Die teils gravierenden Umstrukturierungen im Sound können auf den Erstkontakt jedoch auch gewöhnungsbedürftig sein, rauben Cough letztendlich aber nicht die Identität oder drängt ihre Songs einen imitierenden Charakter auf – es erschließt der Band eher einen neuen Umgang mit verzweifelt gepeinigten Melodien, eine größere Bandbreite der Dynamik und verleiht dem  Still They Pray eine relative Eingängigkeit, ohne beim Maß an Trostlosigkeit und Intensität Kompromisse eingehen zu müssen

Zumal Cough harrende Langzeitfans in dieser Gangart eingangs ohnedies noch relativ locker an Bord holen, erst später in die Vollen gehen, was die Vielfalt im beackerten Spektrum angeht – ermöglicht diese dezente Verschiebung der Schwerpunkte der Band doch stilistische Ausflüge, die auf Sigillum Luciferi und Ritual Abuse zumindest in der nun praktizierten Konsequenz wohl undenkbar gewesen wären. Let it Bleed offenbart sich da etwa als ein geradezu friedlich in die Melancholie treibender Ruhepol mit versöhnlichem Gesang, viel sehnsüchtigen Harmoniegefühl und meditativen Riffschichten – näher ran an eine Ballade werden Cough wohl nicht mehr kommen. Das epische Fuzzmeer Shadow Of The Torturer sorgt dann mit stoischem Groove für einen mitreißenden Strom, steht aber sinnbildlich für einige Längen von Still They Pray – weniger im rauschhaften Gesamtkontext, als im Detail betrachtet.
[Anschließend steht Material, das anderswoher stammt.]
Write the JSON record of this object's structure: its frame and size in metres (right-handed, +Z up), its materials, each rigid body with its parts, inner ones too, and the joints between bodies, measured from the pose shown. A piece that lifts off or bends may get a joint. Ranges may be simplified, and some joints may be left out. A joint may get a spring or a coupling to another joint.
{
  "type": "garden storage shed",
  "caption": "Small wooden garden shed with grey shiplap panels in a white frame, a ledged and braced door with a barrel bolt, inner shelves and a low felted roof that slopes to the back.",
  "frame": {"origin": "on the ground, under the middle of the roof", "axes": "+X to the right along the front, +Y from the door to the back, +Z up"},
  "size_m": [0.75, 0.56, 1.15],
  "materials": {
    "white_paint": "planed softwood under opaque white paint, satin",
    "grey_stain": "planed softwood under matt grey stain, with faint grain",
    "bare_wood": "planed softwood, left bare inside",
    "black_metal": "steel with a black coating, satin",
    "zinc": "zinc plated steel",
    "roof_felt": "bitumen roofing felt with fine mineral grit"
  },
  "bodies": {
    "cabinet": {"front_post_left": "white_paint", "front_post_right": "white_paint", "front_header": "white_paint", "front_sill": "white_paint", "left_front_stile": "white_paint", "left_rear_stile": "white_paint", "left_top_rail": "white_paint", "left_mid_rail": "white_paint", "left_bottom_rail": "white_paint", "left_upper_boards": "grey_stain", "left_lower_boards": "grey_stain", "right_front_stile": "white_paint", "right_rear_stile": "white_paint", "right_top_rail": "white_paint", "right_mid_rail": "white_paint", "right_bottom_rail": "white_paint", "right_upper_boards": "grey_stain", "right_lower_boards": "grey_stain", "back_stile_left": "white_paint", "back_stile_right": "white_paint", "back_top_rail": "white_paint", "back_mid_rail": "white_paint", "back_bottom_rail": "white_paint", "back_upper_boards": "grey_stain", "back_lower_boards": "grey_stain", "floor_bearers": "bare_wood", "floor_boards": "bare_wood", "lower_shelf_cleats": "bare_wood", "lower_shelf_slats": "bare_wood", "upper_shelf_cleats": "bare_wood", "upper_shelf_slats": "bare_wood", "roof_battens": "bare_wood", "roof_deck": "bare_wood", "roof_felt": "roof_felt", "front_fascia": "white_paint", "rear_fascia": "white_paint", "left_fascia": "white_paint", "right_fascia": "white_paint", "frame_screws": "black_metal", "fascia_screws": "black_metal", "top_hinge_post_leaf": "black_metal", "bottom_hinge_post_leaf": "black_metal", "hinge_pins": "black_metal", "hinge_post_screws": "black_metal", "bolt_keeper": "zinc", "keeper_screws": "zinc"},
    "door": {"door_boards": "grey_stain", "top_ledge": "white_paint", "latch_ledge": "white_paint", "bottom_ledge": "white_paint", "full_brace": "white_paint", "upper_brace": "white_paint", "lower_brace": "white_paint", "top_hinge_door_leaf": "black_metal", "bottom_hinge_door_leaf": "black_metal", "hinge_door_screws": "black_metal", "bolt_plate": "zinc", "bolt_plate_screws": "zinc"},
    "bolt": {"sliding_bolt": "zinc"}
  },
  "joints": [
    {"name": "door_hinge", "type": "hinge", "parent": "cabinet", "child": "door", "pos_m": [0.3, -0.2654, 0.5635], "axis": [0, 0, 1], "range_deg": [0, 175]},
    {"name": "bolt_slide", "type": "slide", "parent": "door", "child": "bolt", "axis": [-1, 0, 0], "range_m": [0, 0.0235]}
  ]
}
Am Ende verdeutlicht Still They Pray ohnedies noch einmal in aller Ausführlichkeit, dass Cough aufkeimende Ermüdungserscheinungen nicht nur untertaucht haben, sondern mit ihrem Puristen vor dem Kopf stoßenden Drittwerk an einem Scheideweg angekommen sind, an dem sie aktuell noch mehr wollen, als ihnen und ihren Songpeinigungen in Summe restlos gut tut. Da texturieren Cough The Wounding Hours etwa mit einem so stimmungsvollen wie creepy ausgelegten Orgelteppich – freilich flächiger und konventioneller arrangiert, als etwa Lychgate das tun! – bevor der Titelsong den Mittelweg zwischen verrostetem Lagerfeuer-Folk und schiefem Acoustic-Grunge sucht. Ein adäquater Rausschmeißer und wahrlich kein schlechter Song, doch kennt man ganz ähnlich konzipierte Ausbrecher aus dem Korsett bereits von Converge bis Oathbreaker. Was im Mikrokosmos Ough also durchaus einen radikalen Bruch darstellt, der zusätzliche Optionen für die Zukunft offenlegt, folgt im breiteren Kontext doch einem gar zu archetypischen Weg. Man kann sich so oder so für die Sichtweise entscheiden, den in seiner Intimität vielleicht idealen Abschluss einer eklektischen Übergangsplatte in die Ruinen einer überstandenen Apocalypse davonschleichen zu hören.